Puby to szczególnie dobre miejsce dla samotnych i osamotnionych, gdyż tam mogą oni uzewnętrznić się pierwszej osobie "z brzegu" lub, oczywiście, barmanowi. My wczorajszej nocy byliśmy świadkami idealnego odwrócenia tego zwyczajowego kierunku przepływu zwierzeń. Siedząc przy barze szybko się zorientowaliśmy, że barmana, skądinąd bardzo sympatycznie wyglądającego faceta, coś drąży. Pociągał sobie raz po raz z firmowej flaszki w samotności, aż w końcu zbliżył się do nas nieśmiało. Zagaił luźną pogawędkę, która okazała się być z jego strony taktycznym zabiegiem przygotowującym nas na wysłuchanie jego zwierzeń. Szczegółowo opisywał nam istotę swojego problemu, który każdy postronny człowiek streszcza bezlitośnie w jednym zdaniu pomijając, esencjonalne dla samego zainteresowanego, szczegóły: kochał się bez wzajemności w jakiejś w jego mniemaniu boskiej istocie płci przeciwnej.

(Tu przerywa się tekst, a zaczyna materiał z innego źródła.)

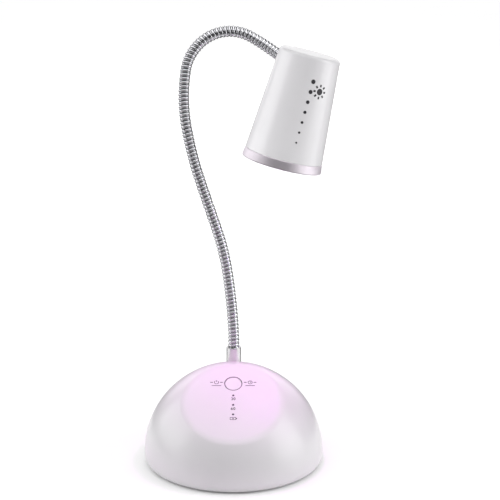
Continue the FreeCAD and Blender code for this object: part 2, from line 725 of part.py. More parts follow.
def head_shell(head, last_link):
    """White tapered cup with a closed, softly rounded top."""
    outer = revolved([(0, 0), (HEAD_MOUTH_RADIUS, 0), (HEAD_TOP_RADIUS, HEAD_LENGTH),
                      (0, HEAD_LENGTH)])
    outer = outer.makeFillet(HEAD_TOP_ROUND, rims_at(outer, HEAD_LENGTH))
    outer = outer.makeFillet(SEAM_ROUND, rims_at(outer, 0))
    top = HEAD_LENGTH - HEAD_WALL
    inner = revolved([(0, -1), (HEAD_MOUTH_RADIUS - HEAD_WALL, -1),
                      (HEAD_MOUTH_RADIUS - HEAD_WALL, 0),
                      (head_radius(top) - HEAD_WALL, top), (0, top)])
    boss = neck_in_head(cylinder(ENTRY_BOSS_RADIUS, -8, ENTRY_BOSS), head, last_link)
    posts = []
    for azimuth in SINK_POST_AZIMUTHS:
        x, y = polar(SINK_POST_CIRCLE, azimuth)
        post = cylinder(2.6, SINK_BASE_Z + SINK_BASE, HEAD_LENGTH - 1, x, y)
        pilot = cylinder(HEAT_SINK_SCREW[0], SINK_BASE_Z, SINK_BASE_Z + 14, x, y)
        posts.append(post.cut(pilot))
    shell = outer.cut(inner)
    shell = join([shell, boss.common(outer)] + posts)
    return shell.cut(neck_in_head(cylinder(NECK_RADIUS + 0.1, -20, 6), head, last_link))


def bezel_ring():
    """Satin metal ring round the mouth, with a sleeve inside the shell and a lens lip."""
    outer = revolved([(0, -RING_DEPTH), (RING_MOUTH_RADIUS, -RING_DEPTH),
                      (HEAD_MOUTH_RADIUS, 0), (0, 0)])
    outer = outer.makeFillet(RING_EDGE_ROUND, rims_at(outer, -RING_DEPTH))
    outer = outer.makeFillet(SEAM_ROUND, rims_at(outer, 0))
    sleeve_gap = HEAD_WALL + 0.15
    sleeve = revolved([(0, -1), (HEAD_MOUTH_RADIUS - sleeve_gap, -1),
                       (HEAD_MOUTH_RADIUS - sleeve_gap, 0),
                       (head_radius(5) - sleeve_gap, 5), (0, 5)])
    ring = join([outer, sleeve])
    bore = cylinder(LENS_RADIUS + 0.05, LENS_BOTTOM, 10)
    mouth = cylinder(LENS_RADIUS - RING_LIP, -10, 10)
    flare_top = LENS_BOTTOM - 0.6
    flare = revolved([(0, -RING_DEPTH - 1), (LENS_RADIUS + 0.4, -RING_DEPTH - 1),
                      (LENS_RADIUS - RING_LIP, flare_top), (0, flare_top)])
    return ring.cut(bore).cut(mouth).cut(flare)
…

Staraliśmy się słuchać ze zrozumieniem, zwłaszcza, że ów sympatyczny mężczyzna w rewanżu za naszą empatyczną postawę postawił nam kolejkę piwa gratis. Barman, w miarę jak zagłębiał się w szczegóły doznanego zawodu miłosnego, pociągał coraz to tęższe łyki z flaszki, aż w pewnym momencie strasznie się rozsierdził. Jego rozgoryczenie znalazło wyraz w tym, że włączył nagle na cały regulator muzykę, która być może korespondowała z targającymi nim emocjami, ale na pewno nie z atmosferą przytulnego pubu o 3 nad ranem. Po czym polało się więcej piwa i kiedy rozszalały barman nalał nam po trzecim kuflu, kiedy jeszcze pierwszej kolejki nie dokończyliśmy, a druga stała zupełnie nietknięta, uznaliśmy za wskazane pójść w ślady pozostałych gości pubu i dyskretnie się ulotnić z miejsca zdarzenia. Tak sobie pomyślałam, że praca barmana, abstrahując od tej sytuacji, nie należy do lekkich. Bo dokąd on może uciec przed nadmiernie wylewnymi klientami?!?